**Aim:**
Return, unaltered, every line from the beginning of the material below up to and including the one with "place: Object coordinates.".

**Source material:**
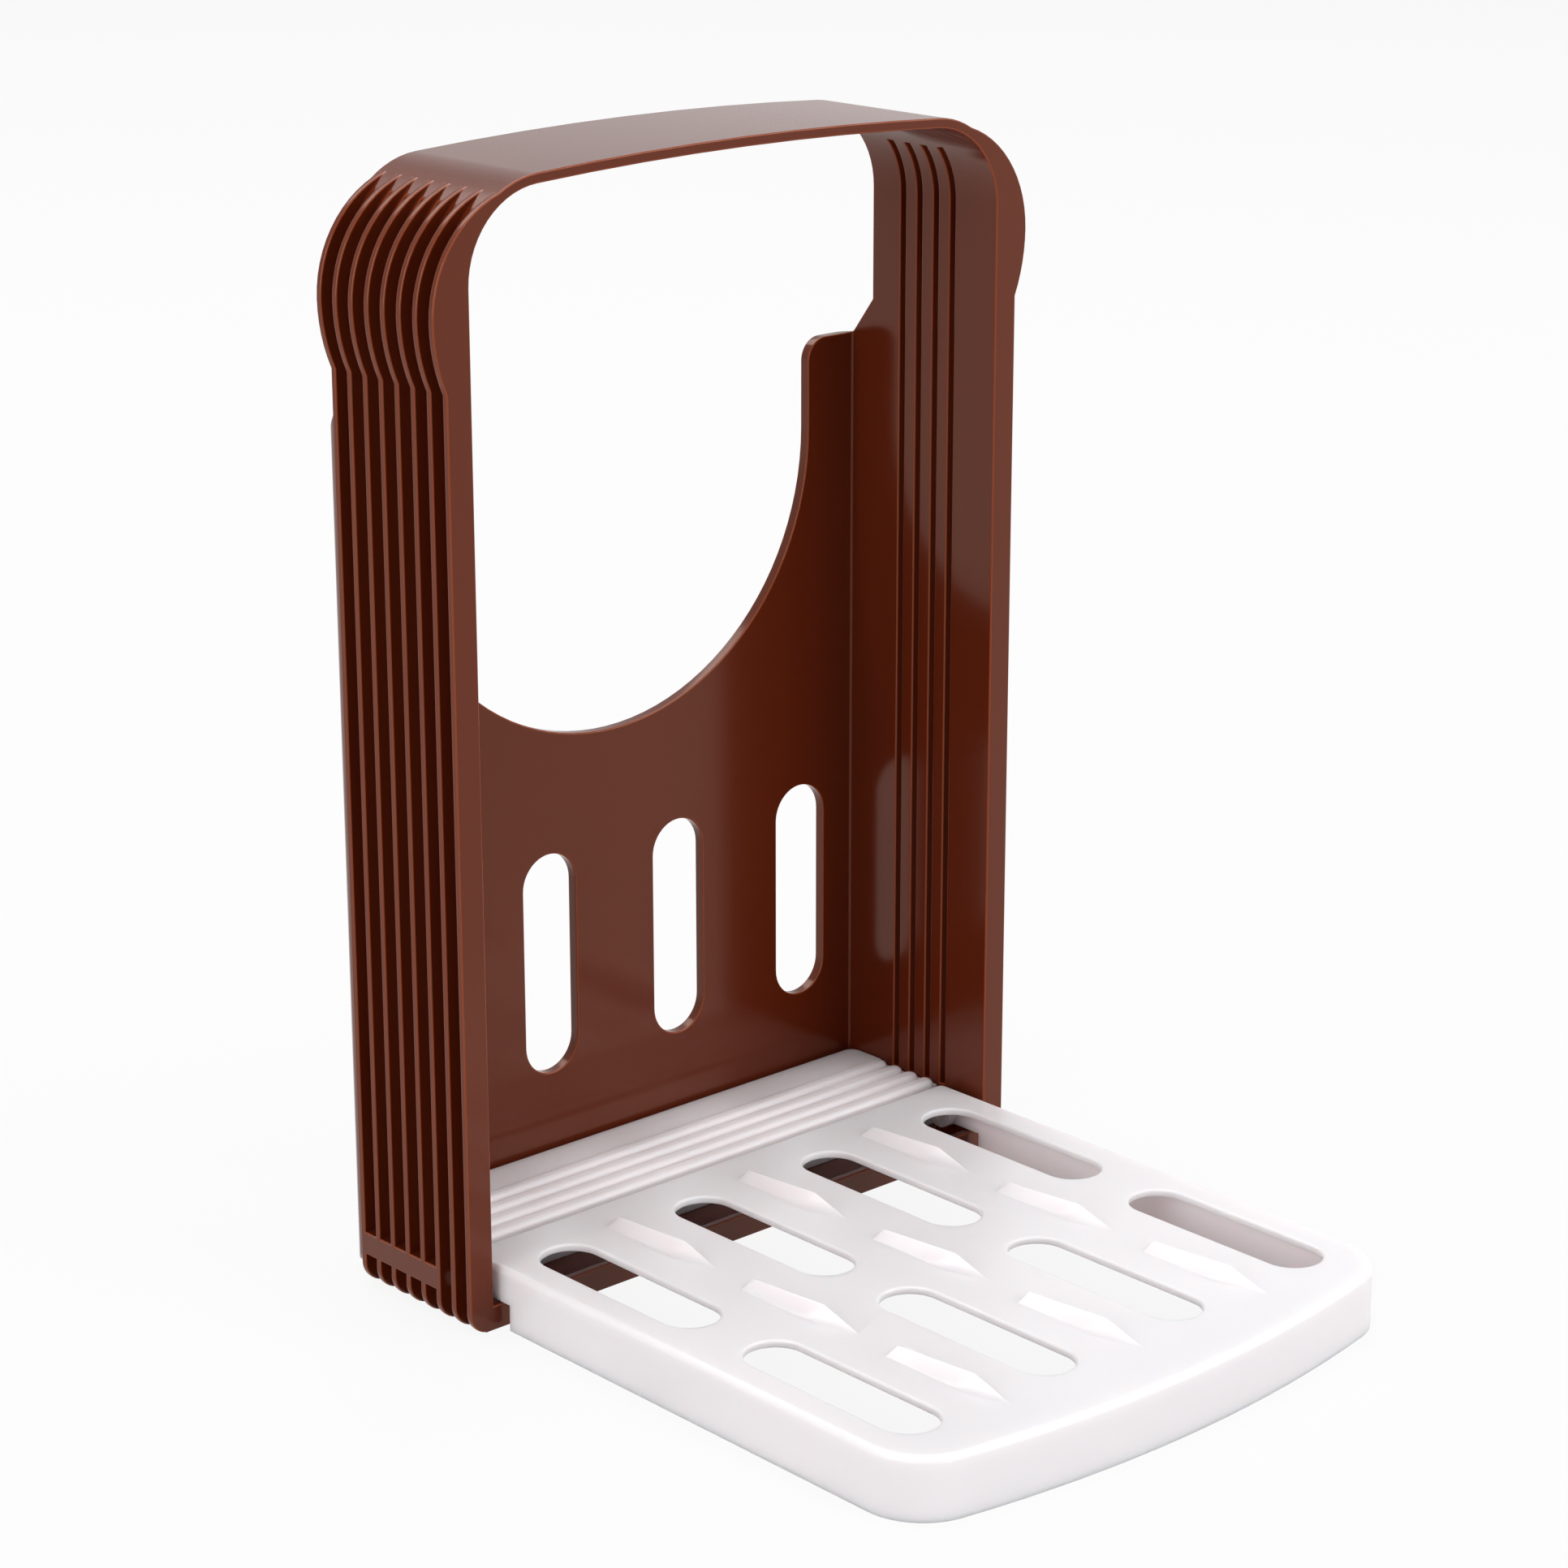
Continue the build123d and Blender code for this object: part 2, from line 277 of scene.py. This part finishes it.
    def _normal(self, tree: bpy.types.NodeTree, place: NodeSocket) -> NodeSocket:
        """Add the slow ripple of shrinkage and the fine peel of the mould's polish.

        Args:
            tree: Node tree of the material.
            place: Object coordinates.

        Returns:
            The shading normal.
        """
        ripple = self._pattern(tree, place, (self.ripple_mm,) * 3, 0.0)
        rippled = add_node(
            tree, "ShaderNodeBump", {("Distance",): self.ripple_height_mm * MM}, {"Height": ripple}
        )
        peel = self._pattern(tree, place, (self.peel_mm,) * 3, 0.0)
        peeled = add_node(
            tree,
            "ShaderNodeBump",
            {("Distance",): self.peel_height_mm * MM},
            {"Height": peel, "Normal": rippled.outputs["Normal"]},
        )
        return peeled.outputs["Normal"]


# Brown styrene blend: dense pigment, so light enters only the thin edges; that light is painted on them as
# an orange highlight
BROWN_STYRENE = MouldedGloss(
    name="brown_styrene_moulded_gloss",
    body_hex="#5C220E",
    cloud_hex="#551E0C",
    painted_edge_highlight_hex="#93411F",
    painted_edge_highlight_share=0.55,
    roughness=0.16,
    scuffed_roughness=0.23,
    ior=1.5,
    specular_level=0.44,
    specular_hex="#FFD0B8",
    subsurface=0.05,
    scatter_mm=(1.2, 0.3, 0.12),
)

# White styrene: pale pigment that lets light in a little way, which softens its own shadows
WHITE_STYRENE = MouldedGloss(
    name="white_styrene_moulded_gloss",
    body_hex="#F6EBED",
    cloud_hex="#F1E6E9",
    # painted highlight: the eased edges are a lighter white than the body
    painted_edge_highlight_hex="#FAF4F6",
    painted_edge_highlight_share=0.6,
    roughness=0.30,
    scuffed_roughness=0.36,
    ior=1.5,
    specular_level=0.4,
    specular_hex="#FFFFFF",
    subsurface=0.8,
    scatter_mm=(6.5, 5.0, 4.7),
)

# Acetal: waxy, slightly yellow white, turned smooth by the mould
PIN_ACETAL = MouldedGloss(
    name="acetal_moulded_satin",
    body_hex="#E3DFD8",
    cloud_hex="#DCD8D0",
    # painted highlight: the eased edges are paler than the body
    painted_edge_highlight_hex="#EEEBE6",
    painted_edge_highlight_share=0.5,
    roughness=0.28,
    scuffed_roughness=0.34,
    ior=1.48,
    specular_level=0.5,
    specular_hex="#FFFFFF",
    subsurface=0.12,
    scatter_mm=(1.6, 1.4, 1.2),
    cloud_mm=5.0,
    ripple_mm=3.0,
    ripple_height_mm=0.003,
    scuff_length_mm=3.0,
)


@dataclass
class Moulding:
    """One moulded piece: an eased copy of its CAD node that stands for it."""

    node: str
    body: Body
    slot: Slot
    finish: MouldedGloss
    edge_radius_mm: float
    edge_segments: int = 3
    sharp_deg: float = 28.0  # edges that turn by more than this are eased
    weld_mm: ClassVar[float] = 0.002
    sliver_mm: ClassVar[float] = 0.04
    flat_deg: ClassVar[float] = 0.5
    round_profile: ClassVar[float] = 0.5  # a quarter circle
    normal_weight: ClassVar[int] = 50  # faces count by their area alone

    @property
    def name(self) -> str:
        """Name of the dressed piece."""
        return f"{self.node}_moulding"

    def build(self, nodes: dict[str, bpy.types.Object]) -> bpy.types.Object:
        """Make the piece, dress it and put it on its body.

        Args:
            nodes: The CAD nodes by name.

        Returns:
            The finished object.
        """
        bm = self.welded(nodes[self.node])
        eased = self.ease(bm)
        piece = self.to_object(bm)
        self.dress(piece)
        LOG.info("%s: %d faces, %d eased edges", self.name, len(piece.data.polygons), len(eased))
        return piece

    def welded(self, node: bpy.types.Object) -> bmesh.types.BMesh:
        """Copy a CAD node's mesh, close its seams and clear the flat faces of their triangles.

        Args:
            node: The CAD node.

        Returns:
            The merged mesh.
        """
        bm = bmesh.new()
        bm.from_mesh(node.data)
        bmesh.ops.remove_doubles(bm, verts=bm.verts, dist=self.weld_mm * MM)
        bmesh.ops.dissolve_degenerate(bm, edges=bm.edges, dist=self.sliver_mm * MM)
        bmesh.ops.dissolve_limit(
            bm, angle_limit=math.radians(self.flat_deg), verts=bm.verts, edges=bm.edges, delimit={"NORMAL"}
        )
        return bm

    def sharp_edges(self, bm: bmesh.types.BMesh) -> list[bmesh.types.BMEdge]:
        """Find the outer edges that a mould would ease.

        Args:
            bm: The merged mesh.

        Returns:
            The convex edges that turn sharply.
        """
        limit = math.radians(self.sharp_deg)
        return [edge for edge in bm.edges if edge.is_manifold and edge.calc_face_angle_signed() > limit]

    def ease(self, bm: bmesh.types.BMesh) -> list[bmesh.types.BMEdge]:
        """Round the sharp outer edges and mark the faces that come of it, which get the painted edge
        highlight.

        Args:
            bm: The merged mesh, which is changed.

        Returns:
            The edges that were eased.
        """
        edges = self.sharp_edges(bm)
        layer = bm.faces.layers.float.new(EASED)
        rounded = bmesh.ops.bevel(
            bm,
            geom=edges,
            offset=self.edge_radius_mm * MM,
            offset_type="OFFSET",
            segments=self.edge_segments,
            profile=self.round_profile,
            affect="EDGES",
            clamp_overlap=False,
            loop_slide=True,
            material=-1,
        )
        for face in rounded["faces"]:
            face[layer] = 1.0
        return edges

    def to_object(self, bm: bmesh.types.BMesh) -> bpy.types.Object:
        """Turn the mesh into a smooth-shaded object at the origin.

        Args:
            bm: The finished mesh, which is freed.

        Returns:
            The object.
        """
        for face in bm.faces:
            face.smooth = True
        mesh = bpy.data.meshes.new(self.name)
        bm.to_mesh(mesh)
        bm.free()
        mesh.set_sharp_from_angle(angle=math.radians(self.sharp_deg))
        piece = bpy.data.objects.new(self.name, mesh)
        bpy.context.scene.collection.objects.link(piece)
        weighted = piece.modifiers.new("flat_faces_stay_flat", "WEIGHTED_NORMAL")
        weighted.mode = "FACE_AREA"
        weighted.weight = self.normal_weight
        weighted.keep_sharp = True
        return piece

    def dress(self, piece: bpy.types.Object) -> None:
        """Give the piece its finish and its body, and hide the CAD node that it stands for.

        Args:
            piece: The built object.
        """
        piece.data.materials.append(self.finish.material())
        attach(piece, self.body.value)
        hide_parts(self.node)


@dataclass
class CombFrame(Moulding):
    """The brown upright: comb fins, box walls, back plate and foot."""

    node: str = "frame"
    body: Body = Body.FRAME
    slot: Slot = Slot.BROWN
    finish: MouldedGloss = BROWN_STYRENE
    edge_radius_mm: float = 0.3


@dataclass
class CuttingBase(Moulding):
    """The white grooved base that the knife comes down on."""

    node: str = "cutting_base"
    body: Body = Body.FRAME
    slot: Slot = Slot.WHITE
    finish: MouldedGloss = WHITE_STYRENE
    edge_radius_mm: float = 0.25


@dataclass
class FoldOutTray(Moulding):
    """The white slotted tray with its arrow ribs."""

    node: str = "tray"
    body: Body = Body.TRAY
    slot: Slot = Slot.WHITE
    finish: MouldedGloss = WHITE_STYRENE
    edge_radius_mm: float = 0.22


@dataclass
class HingePin(Moulding):
    """One of the two pins that the tray turns on."""

    node: str = "hinge_pin_left"
    body: Body = Body.TRAY
    slot: Slot = Slot.PIN
    finish: MouldedGloss = PIN_ACETAL
    edge_radius_mm: float = 0.08


@dataclass(frozen=True)
class Lamp:
    """A soft rectangular lamp that looks at the foot of the object."""

    role: LampRole
    place: tuple[float, float, float]
    size: tuple[float, float]
    radiance: float  # brightness of its face, where 1 is the white of the background
    target: tuple[float, float, float] = (0.0, -0.05, 0.06)

    def build(self) -> bpy.types.Object:
        """Make the lamp.

        Returns:
            The lamp's object.
        """
        light = bpy.data.lights.new(self.role.value, "AREA")
        light.shape = "RECTANGLE"
        light.size, light.size_y = self.size
        light.energy = self.radiance * math.pi * self.size[0] * self.size[1]
        lamp = bpy.data.objects.new(self.role.value, light)
        aim = (Vector(self.target) - Vector(self.place)).to_track_quat("-Z", "Y")
        lamp.matrix_world = Matrix.LocRotScale(Vector(self.place), aim, None)
        lamp.visible_camera = False
        bpy.context.scene.collection.objects.link(lamp)
        return lamp


@dataclass
class Studio:
    """Pale floor, white surroundings, soft lamps and the camera."""

    floor_size: float = 14.0
    floor_hex: str = "#D4D3D3"
    floor_white_share: float = 0.90  # part of the floor that the camera sees as plain white
    surroundings: float = 0.05
    camera_place: tuple[float, float, float] = (-0.52587, -0.60817, 0.34866)
    camera_right: tuple[float, float, float] = (0.737641, -0.675193, -0.000483)
    camera_up: tuple[float, float, float] = (0.203170, 0.221279, 0.953812)
    lens_mm: float = 91.99
    sensor_mm: float = 36.0
    nearest: float = 0.05  # the camera's near clip
    lamps: list[Lamp] = field(
        default_factory=lambda: [
            Lamp(LampRole.LEFT, (-2.6, -0.5, 0.9), (2.4, 2.2), 3.3),
            Lamp(LampRole.RIGHT, (1.35, -2.25, 1.25), (2.6, 2.2), 3.35),
            Lamp(LampRole.TOP, (-0.1, -0.7, 2.5), (2.0, 2.0), 1.5),
            Lamp(LampRole.REAR, (0.3, 1.0, 2.4), (2.2, 2.2), 3.5),
        ]
    )

    def build(self) -> None:
        """Set up the whole studio."""
        self.make_floor()
        self.make_world()
        for lamp in self.lamps:
            lamp.build()
            LOG.info("lamp %s", lamp.role.value)
        self.make_camera()
        bpy.context.scene.view_settings.view_transform = "Standard"

    def make_floor(self) -> bpy.types.Object:
        """Lay the floor that the part stands on.

        Returns:
            The floor.
        """
        bm = bmesh.new()
        bmesh.ops.create_grid(bm, x_segments=1, y_segments=1, size=self.floor_size / 2)
        mesh = bpy.data.meshes.new("floor")
        bm.to_mesh(mesh)
        bm.free()
        floor = bpy.data.objects.new("floor", mesh)
        bpy.context.scene.collection.objects.link(floor)
        mesh.materials.append(self.floor_material())
        return floor

    def _sees_background(self, tree: bpy.types.NodeTree) -> NodeSocket:
        """Tell the rays that show the background.

        Args:
            tree: Node tree of the floor or the world.

        Returns:
            1 for camera, glossy and transmission rays, 0 for the rest.
        """
        path = add_node(tree, "ShaderNodeLightPath")
        first = add_node(
            tree,
            "ShaderNodeMath",
            {"operation": "MAXIMUM"},
            {0: path.outputs["Is Camera Ray"], 1: path.outputs["Is Glossy Ray"]},
        )
        either = add_node(
            tree,
            "ShaderNodeMath",
            {"operation": "MAXIMUM"},
            {0: first.outputs["Value"], 1: path.outputs["Is Transmission Ray"]},
        )
        return either.outputs["Value"]

    def floor_material(self) -> bpy.types.Material:
        """Make the floor's matt white paper, which looks as white as the background but keeps a shadow.

        Returns:
            The material.
        """
        material = bpy.data.materials.new("white_paper_floor")
        material.use_nodes = True
        tree = material.node_tree
        tree.nodes.clear()
        paper = add_node(tree, "ShaderNodeBsdfDiffuse", {("Color",): linear(self.floor_hex)})
        white = add_node(tree, "ShaderNodeEmission", {("Strength",): 1.0})
        share = add_node(
            tree,
            "ShaderNodeMath",
            {"operation": "MULTIPLY", (1,): self.floor_white_share},
            {0: self._sees_background(tree)},
        )
        mix = add_node(
            tree,
            "ShaderNodeMixShader",
            links={0: share.outputs["Value"], 1: paper.outputs["BSDF"], 2: white.outputs["Emission"]},
        )
        add_node(tree, "ShaderNodeOutputMaterial", links={"Surface": mix.outputs["Shader"]})
        return material

    def make_world(self) -> None:
        """Surround the part with white that lights it softly."""
        world = bpy.data.worlds.new("white_surroundings")
        world.use_nodes = True
        tree = world.node_tree
        tree.nodes.clear()
        strength = add_node(
            tree,
            "ShaderNodeMapRange",
            {("To Min",): self.surroundings, ("To Max",): 1.0},
            {"Value": self._sees_background(tree)},
        )
        white = add_node(tree, "ShaderNodeBackground", links={"Strength": strength.outputs["Result"]})
        add_node(tree, "ShaderNodeOutputWorld", links={"Surface": white.outputs["Background"]})
        bpy.context.scene.world = world

    def make_camera(self) -> bpy.types.Object:
        """Set the camera where the photograph was taken from.

        Returns:
            The camera.
        """
        data = bpy.data.cameras.new("camera")
        data.sensor_width = self.sensor_mm
        data.lens = self.lens_mm
        data.clip_start = self.nearest
        camera = bpy.data.objects.new("camera", data)
        right, up = Vector(self.camera_right), Vector(self.camera_up)
        axes = Matrix((right, up, right.cross(up))).transposed()
        camera.matrix_world = Matrix.Translation(self.camera_place) @ axes.to_4x4()
        bpy.context.scene.collection.objects.link(camera)
        bpy.context.scene.camera = camera
        return camera


def main() -> None:
    """Build the dressed part and its studio."""
    logging.basicConfig(level=logging.INFO, format="%(name)s: %(message)s")
    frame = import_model()
    mouldings = [
        CombFrame(),
        CuttingBase(),
        FoldOutTray(),
        HingePin(node="hinge_pin_left"),
        HingePin(node="hinge_pin_right"),
    ]
    for moulding in mouldings:
        moulding.build(frame["nodes"])
    Studio().build()


if __name__ == "__main__":
    main()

**Worked solution:**
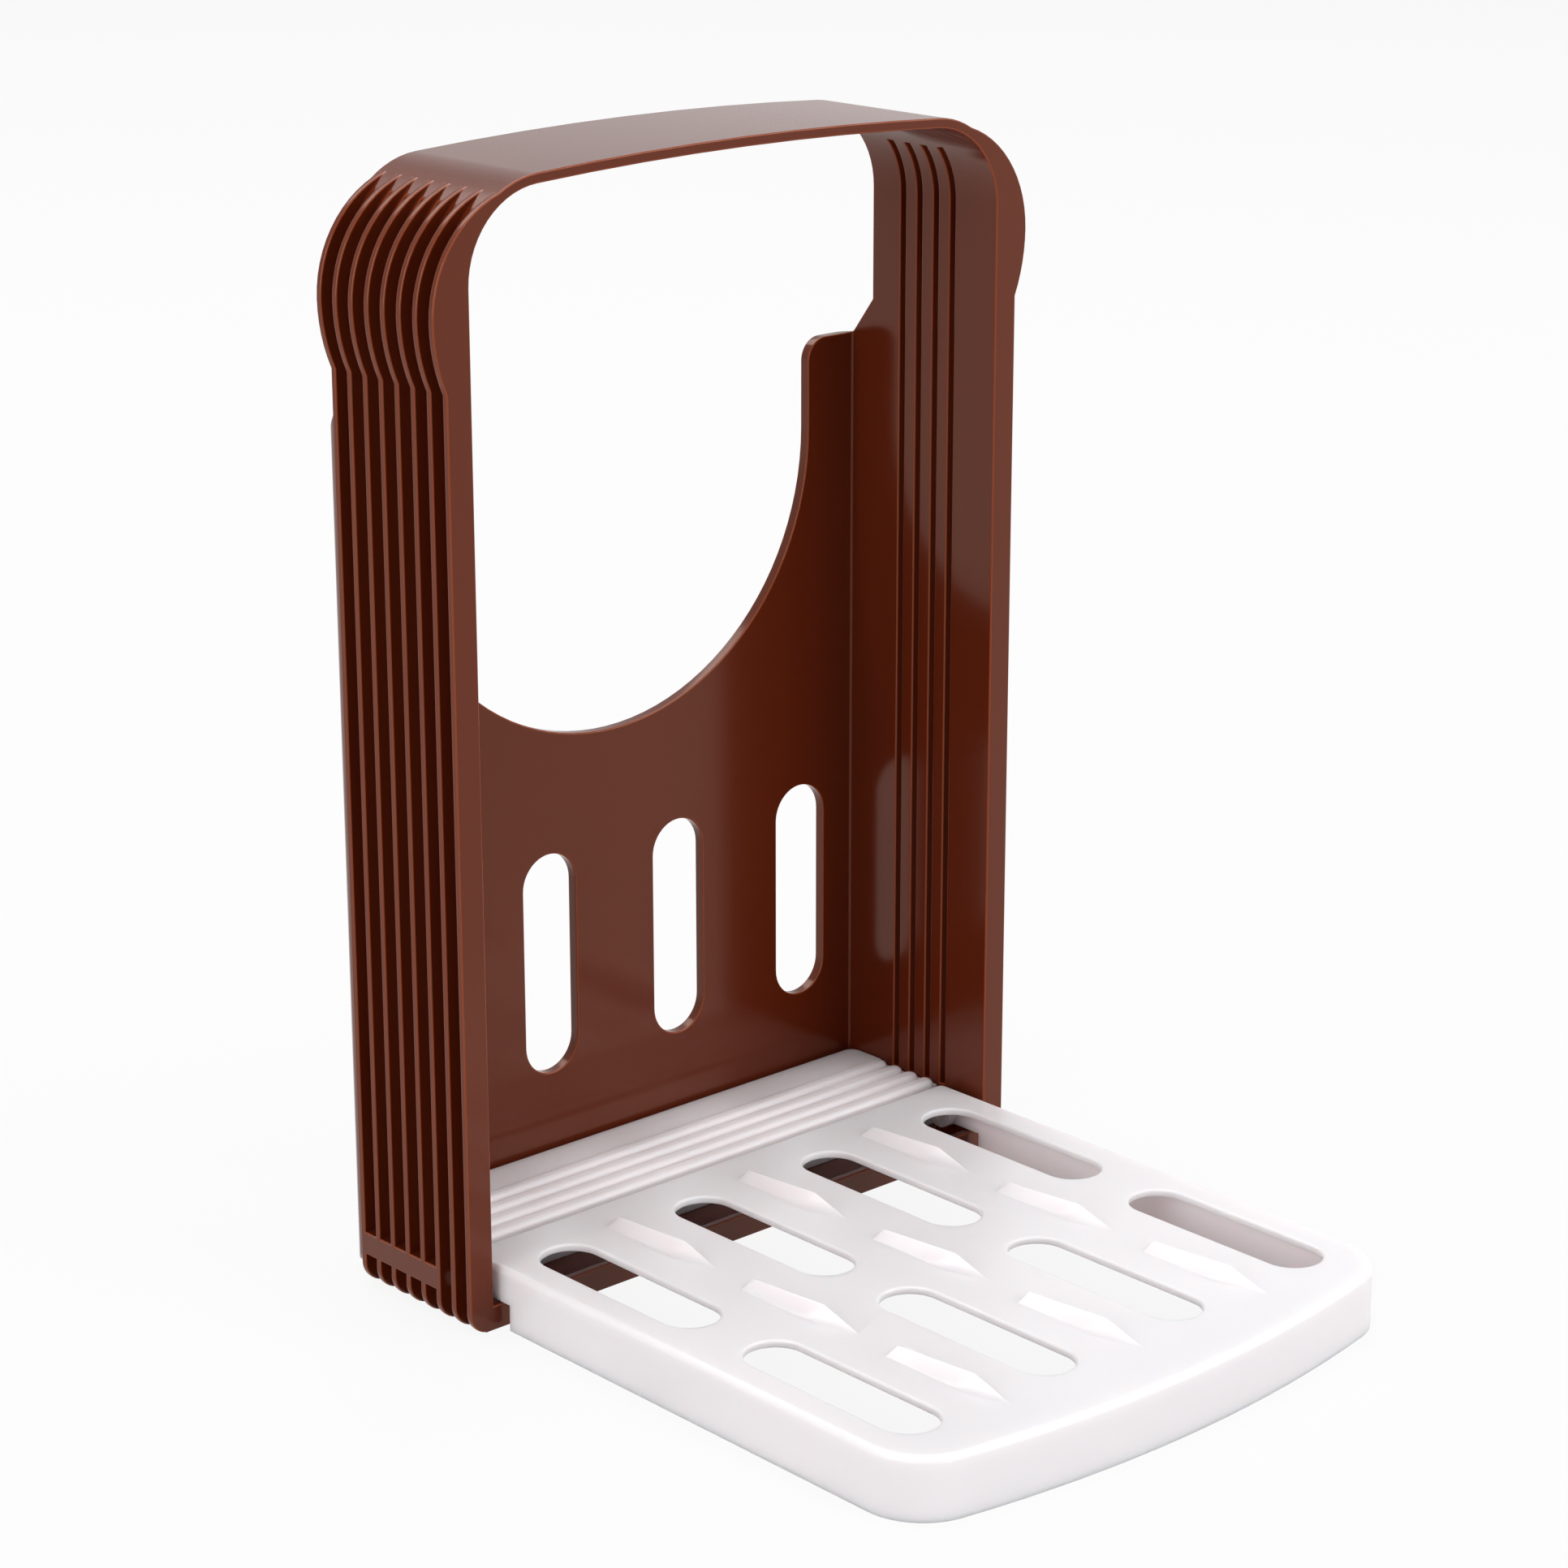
Continue the build123d and Blender code for this object: part 2, from line 277 of scene.py. This part finishes it.
    def _normal(self, tree: bpy.types.NodeTree, place: NodeSocket) -> NodeSocket:
        """Add the slow ripple of shrinkage and the fine peel of the mould's polish.

        Args:
            tree: Node tree of the material.
            place: Object coordinates.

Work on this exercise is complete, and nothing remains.